"Senyum sumringah tergambar jelas pada
wajah Presiden Joko Widodo saat dua anak kambing dilahirkan di Istana Bogor.
Hampir semua kantor berita Indonesia mewartakan kabar gembira ini. Alasannya
jelas; tentu karena pemilik dua anak kambing ini, tidak main-main, adalah
Presiden Republik Indonesia sendiri" (Kutipan).
Dua anak kambing lahir menjadi liputan hampir
semua media, hanya karena milik seorang pejabat publik 01 di negara ini. Video
blognya pun disebar dan mendapat penonton ribuan dari masyarakat. Mungkin saja
kambing milik Presiden lebih penting dari ribuan Masyarakat Kendeng yang
menolak tambang semen dan sebagian yang menge-cor kaki mereka di depan kantor
kepresidenan dengan semen untuk menolak tambang semen seakan terlupakan.
Memang benar di era media saat ini pejabat
publik, selain sebagai pejabat saat bersamaan menjadi Buzzer di media utamanya
di jejaring sosial. Individu yang setiap perkataannya menjadi rujukan dan pusat
perhatian hingga bisa mengarahakan cara pandang orang lain.

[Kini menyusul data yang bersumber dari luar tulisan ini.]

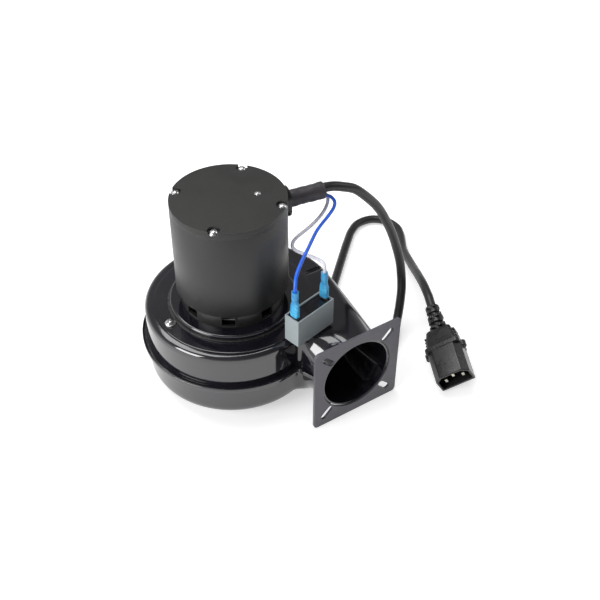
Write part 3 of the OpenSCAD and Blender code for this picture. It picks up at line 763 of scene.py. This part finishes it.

Sebagai Buzzer, Presiden setiap unggahan
statusnya akan terlihat menarik dan menjadi pusat perhatian, bahkan untuk 2 anak
kambing yang dari kampung tak memiliki listrik hingga kota besar seperti
Jakarta adalah hal yang biasa saja. Tiba-tiba menjadi luar biasa dan terkenal
lewat pemberitaan bak artis dadakan. Dua anak kambing presiden inipun dalam
waktu singkat bias menggeser pandangan media nasional dan jutaan masyarakat
Indonesia yang awalnya melihat kasus Kendeng sebagai kasusnya besar, tioba-tiba
terkubur bergitu saja.
Jika melihat kelahiran dua ekor kambing dan
perjuangan masyarakat Kendeng yang menolak tambang semen hingga harus mengecor
kaki, maka layak kit bertanya pada media dan Presiden yang memiliki akun
pribadi. Apa pentingnya kelahiran dua ekor kambing bagi publik yang membaca dan
menonton berita tersebut? Kita tahu di manapun media/ wartawan akan senantiasa berkata
“kami bekerja untuk publik”.
Dari sini kita dapat melihat bukan hanya
agenda popularistas yang menjadikan media sebagai “senjata” mengelilingi
seorang Presiden. Tapi juga usaha mengalihkan citra buruk yang mulai menjadi
isu besar di tingkat nasional. Bagaimanapun Kendeng bukan masalah hanya pada
satu wilayah, sebagai daerah pegunungan yang menopang sumber kehidupan
masyarakat, mata air yang mengairi hektaran sawah, dan sumber air masyarakat
untuk kebutuhan, maka kasus kendeng adalah masalah yang butuh kebijakan dari
seorang Presiden. Sebuah kebijakan yang bias saja dibungkus untuk tujuan
populis namun yang lebih penting mencegah ancaman terhadap ribuan masyarakat
yang menggantungkan kehidupan pada alam.
Di tempatku sendiri nyaris ada kejadian
berbeda, namun secara konteks sama. Media menjadi alat kekuasaan untuk
propaganda. Seko, sebuah tempat yang terkenal dengan beras Taronenya menjadi
padi lokal yang di perhitungkan dalam program pemerintah kedepannya. Kasus Seko
yang beberapa waktu lalu menjadi isu hangat karena penolakan PLTA dan
penangkapan 14 petani, kini coba di tutupi dengan program pertanian tentang
pengembangan padi Lokal.
Sekalipun orang berkata bahwa hal itu tak
berkaitan tapi Seko kembali menjadi pusat perhatian dalam isu lain, sementara
masyarakat yang tetap bertahan menolak PLTA sama sekali nyaris tak mendapat
tempat agar pemerintah terlibat dalam penyelesaian kasus seko. Bahkan belum ada
kita media mengkaji akar masalah penolakan masyarakat terhadap PLTA. Selain
kehebohan karena pengungsian dan komentar-komentar pejabat public. Apatah lagi
mau menkaji sedalam-dalamnya dan melihat program itu memberi dampak baik lalu
mengkaji seperti apa analisis sosial dan lingkungan program itu?.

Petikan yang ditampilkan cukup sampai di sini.